In 2007, Jon and Linda decided to retire so they could spend more time with loved ones and enjoy the mountains around their favorite alcove of Coldwater, nestled in the Tennessee hills. “It’s beautiful. We love the outdoors,” reflects Linda. “Huntsville was getting too big, with too much traffic. We wanted to get back to land yet stay close enough to Huntsville to still go to church there and see friends. But this is home now.”

As much as Jon and Linda have relished their sunset years in Tennessee, they were met with a surprising and alarming tax that had become a harsh reality for hundreds of thousands of retirees like them: the Hall Income Tax on investment income, enacted in 1929.

Since retiring, Jon and Linda have largely relied upon their income from investments to support their cost of living. Unfortunately, the Hall Tax ate into their savings and punished their frugality. It also tarnished Tennessee’s claims of being income tax free, leading many tax experts to call Tennessee the “Asterisk State” because its tax friendly status was frequently qualified with an asterisk.

Because Jon and Linda are middle-class, much of their retirement income was subject to the tax. “We very carefully planned our retirement,” says Jon. “We were never so ‘well-to-do’ that we didn’t have to be concerned about our future, or our children’s futures.”

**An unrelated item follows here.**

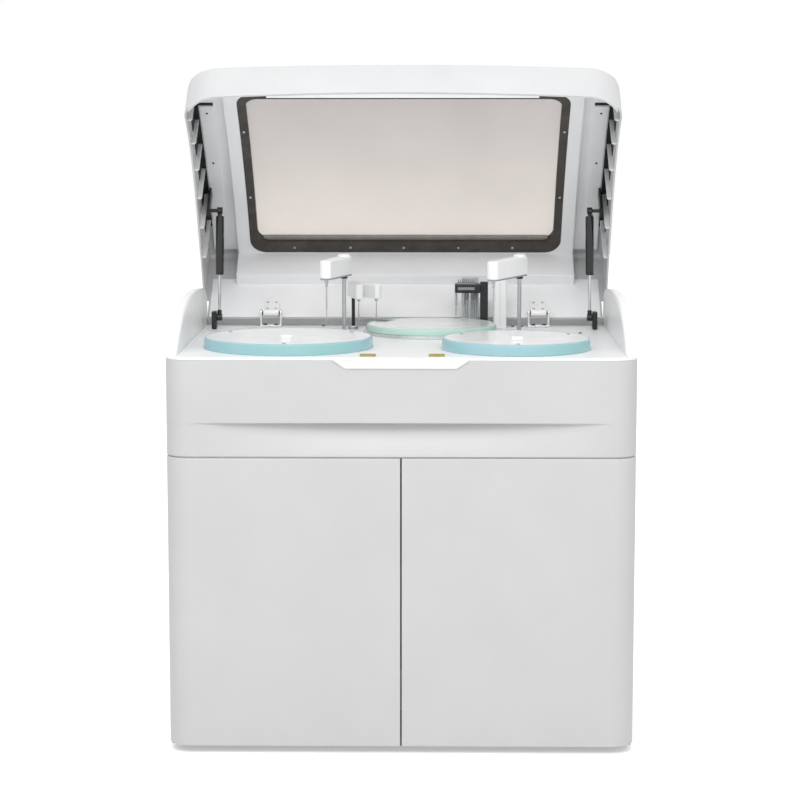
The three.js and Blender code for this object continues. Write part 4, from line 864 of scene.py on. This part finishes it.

So was the case with many Tennessee seniors just trying to maintain a quality lifestyle and provide for their families. Until Beacon made this our top priority in 2016.

That year, Beacon set its sights on making Tennessee truly income tax-free by repealing the Hall Tax. We conducted our largest ever public awareness campaign, educating Tennesseans on why the Hall Tax was harmful to seniors like Jon and Linda, deterred economic growth in our state, and was just plain wrong. As we concluded all our ads, this “is not the Tennessee Way.”

We started by educating Tennesseans about the impact of the Hall Tax, primarily through a catchy, 30-second video, which compared Tennessee to Florida in a football-themed format. Want to get a southerner’s attention? Talk about football.

The video garnered over four million total impressions in a state of just under seven million people. The video drove viewers to our EndtheHallTax.com website, where we further educated Tennesseans on the issue and asked them to sign a petition in support of repealing the tax. The website drew thousands of visitors and petition signatures over the course of just six weeks.

With our support base growing, Beacon then engaged those Tennesseans. Those who signed our petition generated nearly 80,000 emails to legislators and the governor in support of repeal.

And it worked. On the final day of the 2016 legislative session, lawmakers voted to repeal the Hall Tax.

Jon and Linda remain engaged in Beacon’s work to this day. Thanks to their willingness to speak out about their challenges with the Hall Tax, they helped return more than $300 million a year to taxpayers and make Tennessee truly income tax-free for the first time in nearly a century.